Records contained in a dataset:
----
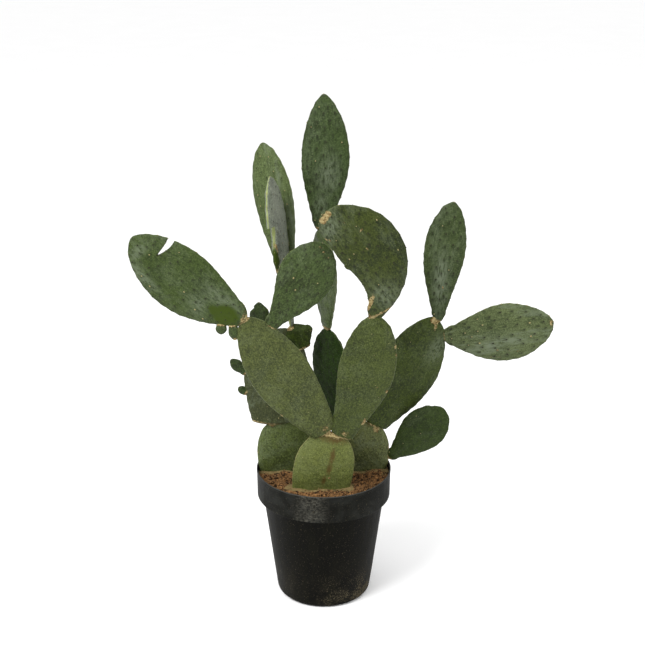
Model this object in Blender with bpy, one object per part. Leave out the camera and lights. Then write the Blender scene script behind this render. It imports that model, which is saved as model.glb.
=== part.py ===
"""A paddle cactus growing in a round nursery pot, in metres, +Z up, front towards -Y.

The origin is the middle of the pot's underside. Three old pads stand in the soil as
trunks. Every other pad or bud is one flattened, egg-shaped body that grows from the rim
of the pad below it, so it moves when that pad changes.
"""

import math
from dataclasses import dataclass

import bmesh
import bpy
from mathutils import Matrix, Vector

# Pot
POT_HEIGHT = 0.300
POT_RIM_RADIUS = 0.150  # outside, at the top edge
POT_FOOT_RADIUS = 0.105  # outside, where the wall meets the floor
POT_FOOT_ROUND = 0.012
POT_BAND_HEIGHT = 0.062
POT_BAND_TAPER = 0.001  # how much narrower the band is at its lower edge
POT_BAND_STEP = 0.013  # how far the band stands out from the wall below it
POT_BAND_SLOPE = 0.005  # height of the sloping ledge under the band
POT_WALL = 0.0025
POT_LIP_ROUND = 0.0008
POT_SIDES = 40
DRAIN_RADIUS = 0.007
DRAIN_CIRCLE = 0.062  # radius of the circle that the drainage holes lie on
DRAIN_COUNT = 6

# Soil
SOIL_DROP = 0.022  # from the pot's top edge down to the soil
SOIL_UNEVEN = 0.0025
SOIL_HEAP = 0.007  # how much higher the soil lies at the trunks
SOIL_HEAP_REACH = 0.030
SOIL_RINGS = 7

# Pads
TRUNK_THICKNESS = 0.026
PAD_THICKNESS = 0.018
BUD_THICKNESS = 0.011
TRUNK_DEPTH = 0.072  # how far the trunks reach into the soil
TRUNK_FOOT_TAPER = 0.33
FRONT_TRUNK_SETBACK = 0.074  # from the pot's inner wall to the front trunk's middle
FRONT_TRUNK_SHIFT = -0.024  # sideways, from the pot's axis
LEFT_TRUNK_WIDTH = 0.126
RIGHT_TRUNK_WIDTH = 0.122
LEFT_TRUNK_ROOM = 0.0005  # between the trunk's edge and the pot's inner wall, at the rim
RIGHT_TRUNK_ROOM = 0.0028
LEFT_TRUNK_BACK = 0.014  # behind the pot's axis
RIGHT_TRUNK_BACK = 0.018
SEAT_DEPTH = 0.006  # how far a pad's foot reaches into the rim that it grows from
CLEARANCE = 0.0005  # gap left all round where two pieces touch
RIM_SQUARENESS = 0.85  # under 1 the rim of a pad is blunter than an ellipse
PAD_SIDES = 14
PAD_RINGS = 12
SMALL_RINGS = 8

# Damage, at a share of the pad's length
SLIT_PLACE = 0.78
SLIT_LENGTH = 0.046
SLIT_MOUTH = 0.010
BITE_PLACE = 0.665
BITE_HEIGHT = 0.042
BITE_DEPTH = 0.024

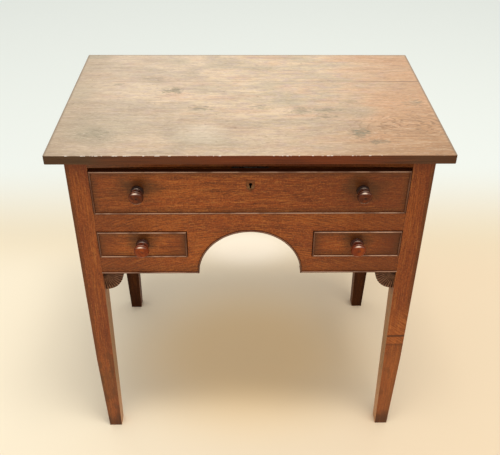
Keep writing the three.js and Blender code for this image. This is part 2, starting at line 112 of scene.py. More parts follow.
----
Quote the data above verbatim from its first line to the line that includes "front towards -Y.", with both boundary lines retained.

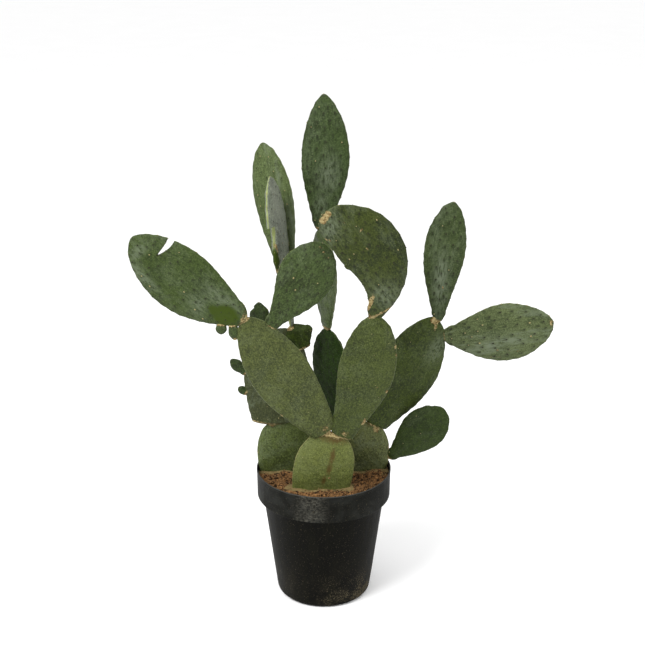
Model this object in Blender with bpy, one object per part. Leave out the camera and lights. Then write the Blender scene script behind this render. It imports that model, which is saved as model.glb.
=== part.py ===
"""A paddle cactus growing in a round nursery pot, in metres, +Z up, front towards -Y.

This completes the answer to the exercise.